A poucos meses das eleições nos Estados Unidos, o ex-presidente e atual candidato Donald Trump voltou ao centro do debate internacional ao defender uma tarifa global entre 15% e 20% sobre todos os produtos importados pelos EUA. O anúncio, feito nesta segunda-feira (28), reforça a guinada protecionista da campanha republicana e aumenta as tensões comerciais com China, Brasil e outras economias emergentes.
A proposta, que ainda carece de definição oficial no Congresso americano, representa uma escalada em relação às medidas já anunciadas por Trump anteriormente — como a tarifa de 50% sobre exportações brasileiras e as sanções comerciais ampliadas contra Pequim. Para analistas, trata-se de um movimento político com forte apelo interno, mas com potenciais impactos globais devastadores.
“A ideia de uma tarifa global é uma declaração de guerra ao multilateralismo”, disse um diplomata brasileiro à Agência Brasil China sob condição de anonimato. “O Brasil, que já foi atingido pelo tarifaço, pode ser diretamente afetado por mais essa camada de restrição, num momento em que o país tenta reaquecer sua economia e expandir mercados.”
China no centro da ofensiva
A China é o principal alvo da nova retórica trumpista. Além das tarifas, o republicano voltou a acusar o país asiático de práticas comerciais “injustas” e exigiu “abertura total” do mercado chinês às empresas norte-americanas. Para Pequim, as falas de Trump reforçam a estratégia de contenção que já marcou sua presidência anterior — e que levou à chamada “guerra comercial” entre as duas maiores potências do planeta.

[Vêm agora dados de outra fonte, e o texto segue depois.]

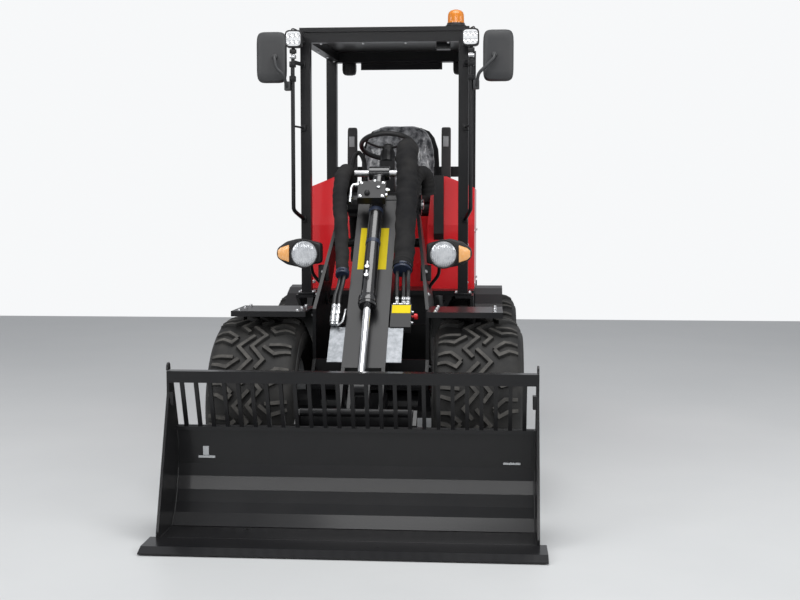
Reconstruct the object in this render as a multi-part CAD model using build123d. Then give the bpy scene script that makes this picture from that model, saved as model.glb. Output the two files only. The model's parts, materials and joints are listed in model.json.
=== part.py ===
"""Compact articulated wheel loader with a four-post frame, bucket and tilt cylinder on top of its boom.

Millimetres. X to the loader's own left, Y towards its rear, Z up from the ground.
Every piece is modelled about the centre joint at Y = 0 and moved back at the end, so that the
origin lies on the ground under the middle of the whole loader.
"""
from build123d import *
from math import atan2, cos, hypot, pi, radians, sin, tan
import os

os.makedirs("parts", exist_ok=True)

# Driving sizes
wheelbase = 1500.0
track = 970.0
tyre_radius = 393.5
tyre_width = 394.0
bead_radius = 190.5
bucket_width = 1500.0
front_reach = 1844.0
rear_reach = 1600.0

# Clearances shared by all pieces
shaft_gap = 0.3
seat_gap = 0.3
run_gap = 5.0
overrun = 20.0

# Plate thicknesses
thin_plate = 5.0
plate = 10.0
thick_plate = 15.0
heavy_plate = 25.0

# Flats on round bars, on tubes and on a turned piece
bar_sides = 16
tube_sides = 8

axle_y = wheelbase / 2
wheel_x = track / 2
axle_z = tyre_radius
middle_y = (rear_reach - front_reach) / 2

front = (0, -1, 0)
sideways = (1, 0, 0)
upright = (Align.CENTER, Align.CENTER, Align.MIN)


def block(x0, x1, y0, y1, z0, z1):
    """A box between two corners."""
    return Pos((x0 + x1) / 2, (y0 + y1) / 2, (z0 + z1) / 2) * Box(abs(x1 - x0), abs(y1 - y0), abs(z1 - z0))


def plate_yz(outline, x0, width):
    """A plate with an outline of (y, z) corners, from x0 for a width towards +X."""
    return extrude(Plane.YZ.offset(x0) * Polygon(*outline, align=None), amount=width, dir=sideways)


def plate_xz(outline, y0, depth):
    """A plate with an outline of (x, z) corners, from y0 for a depth towards -Y."""
    face = make_face(Polyline(*[(x, y0, z) for x, z in outline], close=True))
    return extrude(face, amount=depth, dir=front)


def pin(start, end, radius):
    """A true cylinder between two points, for what turns."""
    start, end = Vector(*start), Vector(*end)
    axis = Plane(origin=start, z_dir=(end - start).normalized())
    return axis * Cylinder(radius, (end - start).length, align=upright)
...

Nos bastidores, autoridades chinesas têm se articulado para fortalecer o comércio com países do Sul Global, especialmente membros do BRICS, como o Brasil. O objetivo: diversificar fluxos comerciais e construir alternativas frente ao crescente protecionismo ocidental. Desde 2023, China e Brasil aprofundaram acordos bilaterais em áreas como energia, tecnologia, agroindústria e infraestrutura, com ênfase em moedas locais e pagamentos diretos, contornando o dólar.
E o Brasil no meio do fogo cruzado
O Brasil vive um momento de encruzilhada. Embora tenha nos Estados Unidos um parceiro histórico, é a China quem lidera o comércio bilateral com o país desde 2009, sendo destino de mais de US$ 94 bilhões em exportações brasileiras em 2024 — sobretudo de soja, carnes, minério de ferro e celulose. A retórica de Trump, no entanto, dificulta a manutenção de uma relação fluida com Washington, especialmente quando os ataques ganham tom político, como no caso do Pix ou da condenação de Jair Bolsonaro.
Sem definição clara por parte do governo Biden sobre a extensão ou revogação das tarifas, o Brasil começa a se movimentar. O presidente Lula anunciou recentemente um programa nacional de estímulo às exportações, com foco em pequenas e médias empresas, e reafirmou a importância de fortalecer o BRICS e ampliar relações comerciais com outros continentes, como África, Ásia e América Latina.
“Queremos relações com todos, mas não seremos reféns de nenhum país”, declarou Lula durante evento em Brasília. A fala sintetiza o momento: o Brasil busca autonomia e equilíbrio em um cenário de disputa hegemônica, tentando evitar o isolamento e, ao mesmo tempo, se posicionando como ator relevante no Sul Global.
Multipolaridade em construção
Enquanto Trump ameaça com tarifas, a China aposta em alianças e construção de alternativas multilaterais. A proposta de um sistema de pagamentos próprio entre países dos BRICS e o avanço de moedas digitais soberanas são parte dessa nova arquitetura internacional em formação — uma que o Brasil parece cada vez mais disposto a integrar.
Num mundo onde o comércio se torna ferramenta geopolítica, as escolhas do Brasil nos próximos meses serão decisivas. E, ao que tudo indica, em vez de se alinhar cegamente a um dos lados, o país parece optar por um caminho próprio — onde pragmatismo, diplomacia e visão de longo prazo valem mais que promessas eleitorais feitas ao som de tarifas.